• Exercise details: Retype word for word the lines lying between the line containing "make_plate_screws()" and the line containing "cad_parts[node].hide_render = cad_parts[node].hide_viewport", together with those two lines themselves, and nothing besides.

• Records to use:
========================================================================

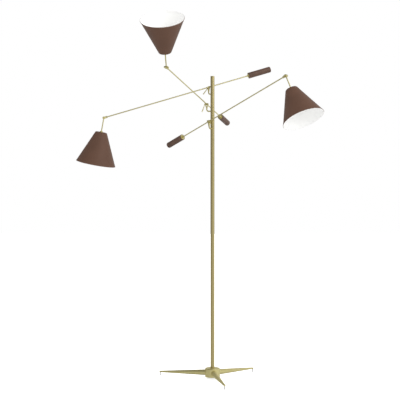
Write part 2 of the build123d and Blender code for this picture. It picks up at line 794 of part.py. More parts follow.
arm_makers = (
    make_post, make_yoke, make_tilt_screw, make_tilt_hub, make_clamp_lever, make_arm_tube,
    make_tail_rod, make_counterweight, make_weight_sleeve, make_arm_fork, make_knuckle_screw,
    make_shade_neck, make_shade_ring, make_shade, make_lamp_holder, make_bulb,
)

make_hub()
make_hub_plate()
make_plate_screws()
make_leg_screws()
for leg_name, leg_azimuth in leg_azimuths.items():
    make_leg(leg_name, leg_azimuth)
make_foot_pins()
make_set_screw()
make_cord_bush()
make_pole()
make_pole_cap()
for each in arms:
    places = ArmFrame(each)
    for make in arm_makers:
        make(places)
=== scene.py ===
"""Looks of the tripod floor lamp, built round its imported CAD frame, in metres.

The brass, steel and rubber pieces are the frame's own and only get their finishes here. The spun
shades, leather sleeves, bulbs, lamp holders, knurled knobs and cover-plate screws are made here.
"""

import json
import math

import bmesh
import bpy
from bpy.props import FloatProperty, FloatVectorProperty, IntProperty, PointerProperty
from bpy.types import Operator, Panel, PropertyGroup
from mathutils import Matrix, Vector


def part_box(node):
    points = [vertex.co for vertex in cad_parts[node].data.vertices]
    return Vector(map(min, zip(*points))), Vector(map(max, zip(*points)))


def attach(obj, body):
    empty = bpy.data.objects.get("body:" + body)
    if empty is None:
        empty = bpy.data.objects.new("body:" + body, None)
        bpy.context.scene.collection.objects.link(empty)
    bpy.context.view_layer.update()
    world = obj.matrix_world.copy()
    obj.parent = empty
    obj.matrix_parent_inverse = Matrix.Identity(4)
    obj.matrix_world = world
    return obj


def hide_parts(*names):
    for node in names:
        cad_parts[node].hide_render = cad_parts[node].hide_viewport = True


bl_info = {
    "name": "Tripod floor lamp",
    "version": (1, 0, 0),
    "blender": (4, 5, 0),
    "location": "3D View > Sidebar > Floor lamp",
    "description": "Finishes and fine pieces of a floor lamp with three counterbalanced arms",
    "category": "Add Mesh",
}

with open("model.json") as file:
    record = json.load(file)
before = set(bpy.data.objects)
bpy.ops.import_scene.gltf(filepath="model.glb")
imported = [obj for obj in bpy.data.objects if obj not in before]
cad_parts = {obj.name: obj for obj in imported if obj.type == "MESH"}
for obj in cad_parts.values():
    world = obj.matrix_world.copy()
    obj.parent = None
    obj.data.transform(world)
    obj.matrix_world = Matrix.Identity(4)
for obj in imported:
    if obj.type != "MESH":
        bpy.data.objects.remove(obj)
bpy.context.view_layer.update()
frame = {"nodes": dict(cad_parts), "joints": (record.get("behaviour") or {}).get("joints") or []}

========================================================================

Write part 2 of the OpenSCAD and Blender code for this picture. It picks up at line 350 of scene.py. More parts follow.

========================================================================

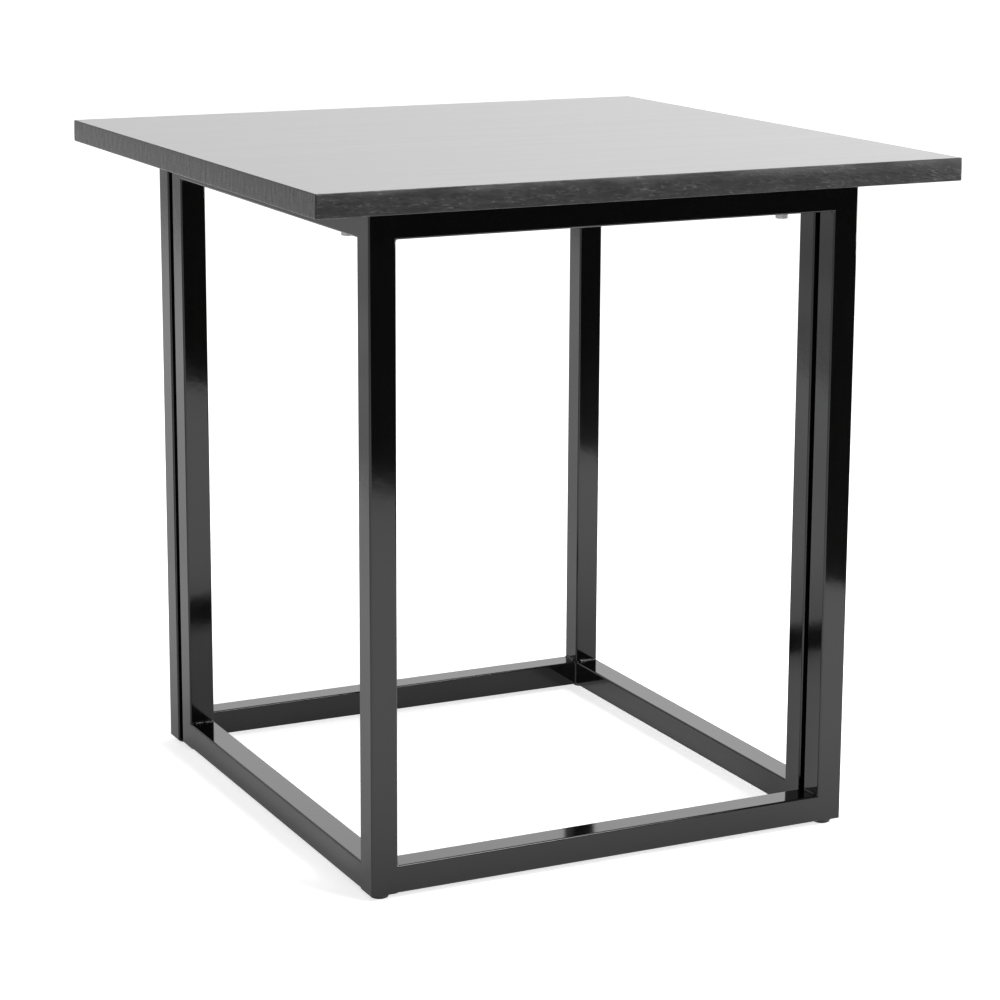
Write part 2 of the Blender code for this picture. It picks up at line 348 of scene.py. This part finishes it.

========================================================================

• Reply:
make_plate_screws()
make_leg_screws()
for leg_name, leg_azimuth in leg_azimuths.items():
    make_leg(leg_name, leg_azimuth)
make_foot_pins()
make_set_screw()
make_cord_bush()
make_pole()
make_pole_cap()
for each in arms:
    places = ArmFrame(each)
    for make in arm_makers:
        make(places)
=== scene.py ===
"""Looks of the tripod floor lamp, built round its imported CAD frame, in metres.

The brass, steel and rubber pieces are the frame's own and only get their finishes here. The spun
shades, leather sleeves, bulbs, lamp holders, knurled knobs and cover-plate screws are made here.
"""

import json
import math

import bmesh
import bpy
from bpy.props import FloatProperty, FloatVectorProperty, IntProperty, PointerProperty
from bpy.types import Operator, Panel, PropertyGroup
from mathutils import Matrix, Vector


def part_box(node):
    points = [vertex.co for vertex in cad_parts[node].data.vertices]
    return Vector(map(min, zip(*points))), Vector(map(max, zip(*points)))


def attach(obj, body):
    empty = bpy.data.objects.get("body:" + body)
    if empty is None:
        empty = bpy.data.objects.new("body:" + body, None)
        bpy.context.scene.collection.objects.link(empty)
    bpy.context.view_layer.update()
    world = obj.matrix_world.copy()
    obj.parent = empty
    obj.matrix_parent_inverse = Matrix.Identity(4)
    obj.matrix_world = world
    return obj


def hide_parts(*names):
    for node in names:
        cad_parts[node].hide_render = cad_parts[node].hide_viewport = True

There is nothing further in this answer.